The chapter on “Te Ao Moana” similarly puts the apparently trivial alongside the more substantial. There is, for example, a nostalgic view of stamps picturing aspects of the coast, which is followed by the sorry fate of the Rainbow Warrior.
Ocean: Tales of Voyaging and Encounter that Defined New Zealand closes with a chapter on “Play”. There are intriguing cases of early coastguard rescues, the era of beach carnivals (with Timaru audaciously being described in 1964 as “The Riviera of New Zealand”), and beach-side beauty pageants which attracted thousands of onlookers. The final account is of New Zealand’s first America’s Cup campaign, for which the insignia “KZ7” will still resonate for some readers. It is fitting that this episode is followed by the last of the personal contributions – this one by Sir Russell Coutts, whose success in yachting in the Olympics and the America’s Cup makes him the embodiment of the notion of aquatic play taken to its competitive extreme.
Given the expansive scope of this book, a case could be made for Ell to have drawn on a broader range of sources to inform the text. However, the content of the chapters serves primarily as impressionistic surveys, and there is no pretence at the work being an in-depth, comprehensive history. One of the accomplishments of this volume is the way it knits the familiar with the obscure in a single cohesive narrative that entertains as much as it informs.
In both of these books, the creative hand of the publisher is evident.
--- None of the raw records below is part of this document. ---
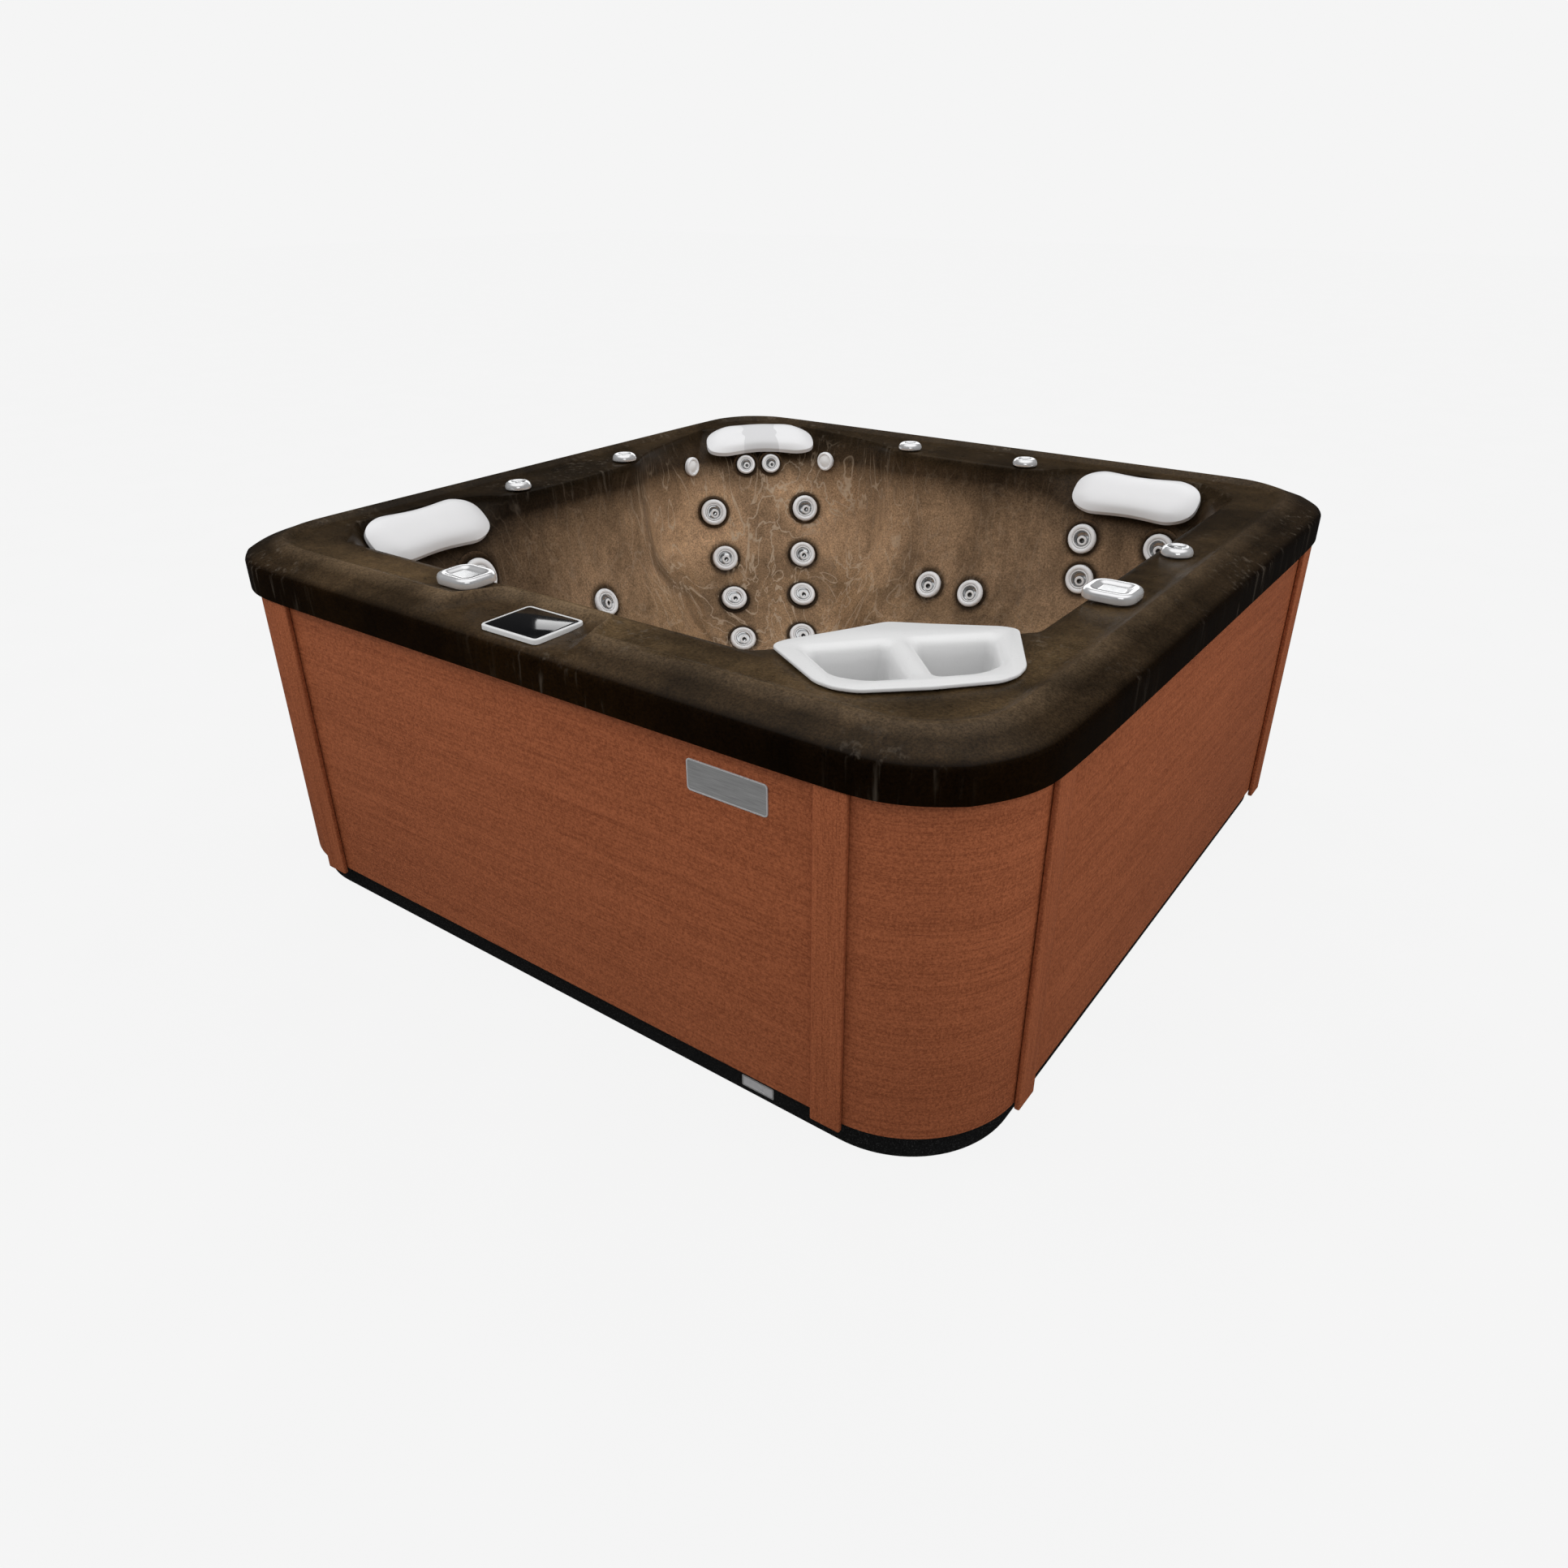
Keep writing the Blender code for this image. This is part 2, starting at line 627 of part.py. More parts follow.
def wall_matrix(wall, along, z, lift):
    point, normal = on_wall(wall, along, z)
    return axis_matrix(point + normal * lift, normal)


def make_jets(mats):
    """Jet faces: a ring with a sunk nozzle, each on its own axis normal to the wall."""
    for name, (wall, along, z, radius) in JETS.items():
        profile = [(0.0, 0.0), (0.94 * radius, 0.0), (radius, 0.003), (0.92 * radius, 0.010),
                   (0.72 * radius, 0.011), (0.60 * radius, 0.005), (0.0, 0.005)]
        finish_object(name, turned_bmesh(profile, 16), mats["jet"],
                      wall_matrix(wall, along, z, JET_LIFT))


def make_lights(mats):
    for name, (wall, along, z) in LIGHTS.items():
        profile = [(0.0, 0.0), (0.030, 0.0), (0.031, 0.002), (0.026, 0.007), (0.0, 0.010)]
        finish_object(name, turned_bmesh(profile, 16), mats["lens"],
                      wall_matrix(wall, along, z, JET_LIFT))


def make_air_knobs(mats):
    """Turned caps on the deck that let air into the jets."""
    for name, (x, y) in AIR_KNOBS.items():
        profile = [(0.0, 0.0), (0.036, 0.0), (0.037, 0.004), (0.034, 0.014), (0.027, 0.018),
                   (0.0, 0.019)]
        finish_object(name, turned_bmesh(profile, 20), mats["chrome"],
                      Matrix.Translation((x, y, KNOB_Z)))


def make_diverters(mats):
    """Large squared handles that send the water to one group of jets or another."""
    for name, (x, y) in DIVERTERS.items():
        bm = prism_bmesh(rounded_rect(0.058, 0.052, 0.034, steps=4), 0.0, 0.022)
        top = [e for e in bm.edges if min(v.co.z for v in e.verts) > 0.02]
        bmesh.ops.bevel(bm, geom=top, offset=0.009, segments=2, profile=0.5, affect="EDGES")
        foot = [e for e in bm.edges if max(v.co.z for v in e.verts) < 0.001]
        bmesh.ops.bevel(bm, geom=foot, offset=0.004, segments=1, profile=0.5, affect="EDGES")
        finish_object(name, bm, mats["chrome"], Matrix.Translation((x, y, DIVERTER_Z)))


def make_control(mats):
    """Control panel: bezel with a glass screen set into it."""
    place = Matrix.Translation(CONTROL_AT)
    bezel = finish_object("control_bezel", prism_bmesh(rounded_rect(0.080, 0.067, 0.012), 0, 0.010),
                          mats["pillow"], place)
    pocket = prism_bmesh(rounded_rect(0.0735, 0.0605, 0.008), 0.004, 0.03)
    add_boolean(bezel, finish_object("screen_cutter", pocket, mats["pillow"], place,
                                     coll=CUTTERS), "DIFFERENCE")
    finish_object("control_screen", prism_bmesh(rounded_rect(0.073, 0.060, 0.0075),
                                                0.004 + GAP, 0.0105), mats["screen"], place)


# ---- skim filter --------------------------------------------------------------------------
def make_filter(mats):
    """Filter housing in the deck, the lift-out twin basket and the pleated cartridge."""
    outline = mirrored(WELL_HALF)
    body = prism_bmesh(lens_to_plan(outline), WELL_Z, DECK_Z + 0.002)
    housing = finish_object("filter_housing", body, mats["white"])
    lip = prism_bmesh(lens_to_plan(offset_outline(outline, FLANGE)), DECK_Z + 0.0006,
                      DECK_Z + 0.0030)
    add_boolean(housing, finish_object("housing_lip", lip, mats["white"], coll=CUTTERS), "UNION")
    bore = prism_bmesh(lens_to_plan(offset_outline(outline, -WELL_WALL)), WELL_Z + WELL_WALL, 0.95)
    add_boolean(housing, finish_object("housing_bore", bore, mats["white"], coll=CUTTERS),
                "DIFFERENCE")
    make_basket(outline, mats)
    profile = [(0.0, 0.0), (0.072, 0.0), (0.072, 0.022), (0.068, 0.024), (0.068, 0.336),
               (0.072, 0.338), (0.072, 0.360), (0.030, 0.360), (0.026, 0.385), (0.0, 0.385)]
    x, y = lens_to_plan([(0.0, 1.028)])[0]
    finish_object("filter_cartridge", turned_bmesh(profile, 24), mats["filter"],
                  Matrix.Translation((x, y, WELL_Z + WELL_WALL + GAP)))


TRAY_Z0 = DECK_Z + 0.0034
TRAY_Z1 = TRAY_Z0 + 0.008
BIN_Z0 = 0.745
BIN_HALF = [(0.024, 0.944), (0.180, 0.950), (0.152, 1.070), (0.105, 1.100), (0.024, 1.102)]


def make_basket(outline, mats):
    """Tray whose two bins hang in the housing; the grip is the rib between the bins."""
    tray = prism_bmesh(lens_to_plan(mirrored(TRAY_HALF)), TRAY_Z0, TRAY_Z1)
    basket = finish_object("filter_basket", tray, mats["white"])
    block = prism_bmesh(lens_to_plan(offset_outline(outline, -0.007)), BIN_Z0, TRAY_Z0 + 0.002)
    add_boolean(basket, finish_object("bin_block", block, mats["white"], coll=CUTTERS), "UNION")
    for sign in (-1, 1):
        half = [(sign * a, d) for a, d in BIN_HALF]
        cutter = prism_bmesh(lens_to_plan(half), BIN_Z0 + 0.004, 0.95)
        add_boolean(basket, finish_object(f"bin_cutter_{sign + 1}", cutter, mats["white"],
                                          coll=CUTTERS), "DIFFERENCE")


# ---- plant under the seats ----------------------------------------------------------------
def make_plant(mats):
    """Pump, heater, control pack and pipe behind the front panel, and the suction cover."""
    floor = BASE_THICK + GAP
    profile = [(0.0, 0.0), (0.050, 0.0), (0.070, 0.010), (0.070, 0.200), (0.060, 0.215),
               (0.060, 0.235), (0.088, 0.240), (0.092, 0.260), (0.088, 0.300), (0.034, 0.306),
               (0.034, 0.340), (0.0, 0.340)]
    turn = Matrix.Rotation(math.radians(90), 4, "Y")
    pump = finish_object("circulation_pump", turned_bmesh(profile, 24), mats["motor"],
                         Matrix.Translation((-0.62, -0.72, floor + 0.100)) @ turn)
    foot = box_bmesh(-0.60, -0.36, -0.79, -0.65, floor, floor + 0.060)
    add_boolean(pump, finish_object("pump_foot", foot, mats["motor"], coll=CUTTERS), "UNION")
    profile = [(0.0, 0.0), (0.040, 0.0), (0.040, 0.030), (0.030, 0.034), (0.030, 0.306),
               (0.040, 0.310), (0.040, 0.340), (0.0, 0.340)]
    finish_object("heater_tube", turned_bmesh(profile, 20), mats["steel"],
                  Matrix.Translation((0.12, -0.72, floor + 0.100)) @ turn)
    box = box_bmesh(-0.18, 0.30, -0.975, -0.855, floor, 0.300)
    bmesh.ops.bevel(box, geom=box.edges[:], offset=0.008, segments=1, profile=0.5, affect="EDGES")
    finish_object("control_pack", box, mats["motor"])
    pipe = turned_bmesh([(0.0, 0.0), (0.024, 0.0), (0.024, 0.3989), (0.0, 0.3989)], 16)
    finish_object("pressure_pipe", pipe, mats["pipe"],
                  Matrix.Translation((-0.2795, -0.72, floor + 0.100)) @ turn)
    profile = [(0.0, 0.0), (0.060, 0.0), (0.060, 0.004), (0.050, 0.014), (0.0, 0.018)]
    finish_object("suction_cover", turned_bmesh(profile, 20), mats["jet"],
                  Matrix.Translation((0.10, -0.08, 0.120 + GAP)))


def make_materials():
    return {
        "acrylic": make_material("acrylic", (0.075, 0.040, 0.020), 0.16),
        "cladding": make_material("cladding", (0.36, 0.115, 0.060), 0.48),
        "base": make_material("base", (0.012, 0.012, 0.012), 0.55),
        "timber": make_material("timber", (0.52, 0.37, 0.22), 0.75),
        "steel": make_material("steel", (0.62, 0.62, 0.62), 0.32, 1.0),
        "chrome": make_material("chrome", (0.86, 0.86, 0.87), 0.08, 1.0),
        "jet": make_material("jet", (0.62, 0.63, 0.64), 0.24),
        "lens": make_material("lens", (0.80, 0.82, 0.83), 0.12),
        "pillow": make_material("pillow", (0.86, 0.86, 0.86), 0.30),
        "white": make_material("white", (0.88, 0.88, 0.88), 0.28),
        "filter": make_material("filter", (0.70, 0.76, 0.82), 0.85),
        "screen": make_material("screen", (0.010, 0.010, 0.012), 0.06),
        "motor": make_material("motor", (0.030, 0.030, 0.032), 0.42),
        "pipe": make_material("pipe", (0.80, 0.80, 0.78), 0.35),
    }


def main():
    clear_scene()
    mats = make_materials()
    make_shell(mats)
    make_base_pan(mats)
    make_frame(mats)
    make_panels(mats)
    make_trims(mats)
    make_plates(mats)
    make_pillows(mats)
    make_jets(mats)
    make_lights(mats)
    make_air_knobs(mats)
    make_diverters(mats)
    make_control(mats)
    make_filter(mats)
    make_plant(mats)


clear_scene()
PARTS = make_collection("hot_tub")
CUTTERS = make_collection("cutters")
main()
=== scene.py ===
"""Looks of a square portable hot tub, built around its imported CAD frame."""

import json
import logging
import math
from abc import ABC, abstractmethod
from dataclasses import dataclass, field
from enum import Enum
from typing import Iterable, Optional, Sequence

import bmesh
import bpy
from mathutils import Matrix, Vector

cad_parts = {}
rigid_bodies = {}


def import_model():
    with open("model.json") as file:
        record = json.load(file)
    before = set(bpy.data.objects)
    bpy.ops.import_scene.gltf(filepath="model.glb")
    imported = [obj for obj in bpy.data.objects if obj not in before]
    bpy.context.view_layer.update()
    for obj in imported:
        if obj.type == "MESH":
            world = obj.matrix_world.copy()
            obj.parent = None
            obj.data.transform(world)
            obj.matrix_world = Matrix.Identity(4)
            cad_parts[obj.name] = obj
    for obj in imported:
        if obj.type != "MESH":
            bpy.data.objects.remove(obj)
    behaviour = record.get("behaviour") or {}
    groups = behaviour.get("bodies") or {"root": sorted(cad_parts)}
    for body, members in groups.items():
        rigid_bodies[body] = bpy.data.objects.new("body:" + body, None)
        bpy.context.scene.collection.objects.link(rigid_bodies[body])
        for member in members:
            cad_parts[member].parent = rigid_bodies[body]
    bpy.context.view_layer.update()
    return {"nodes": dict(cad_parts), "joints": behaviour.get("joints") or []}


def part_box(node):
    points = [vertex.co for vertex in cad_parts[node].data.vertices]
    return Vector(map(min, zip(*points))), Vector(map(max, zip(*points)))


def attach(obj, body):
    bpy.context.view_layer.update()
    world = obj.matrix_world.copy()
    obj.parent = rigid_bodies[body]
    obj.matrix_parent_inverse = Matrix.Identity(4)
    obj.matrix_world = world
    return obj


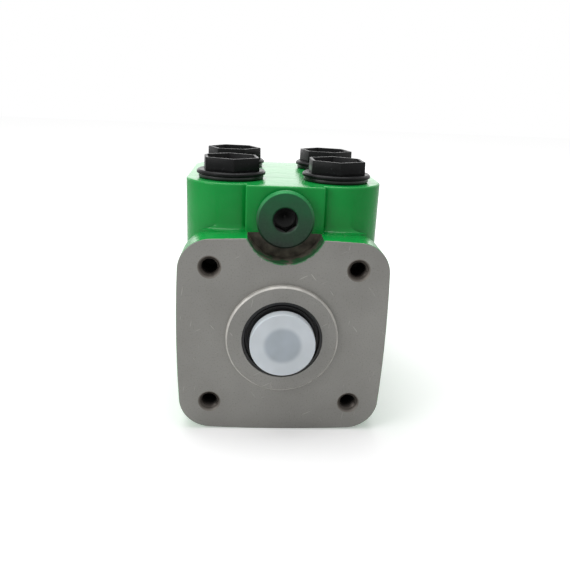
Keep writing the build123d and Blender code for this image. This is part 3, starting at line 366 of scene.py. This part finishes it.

These works are richly illustrated and elegantly laid out. And, importantly, the abundance of images is not some afterthought to appeal to page-flicking bookshop customers, but is an integral part of these texts, carefully illustrating and complementing the narratives. For such judicious design, the publishers of both books deserve high praise.
Paul Moon is professor of history at Auckland University of Technology and is currently writing a biography of James Busby.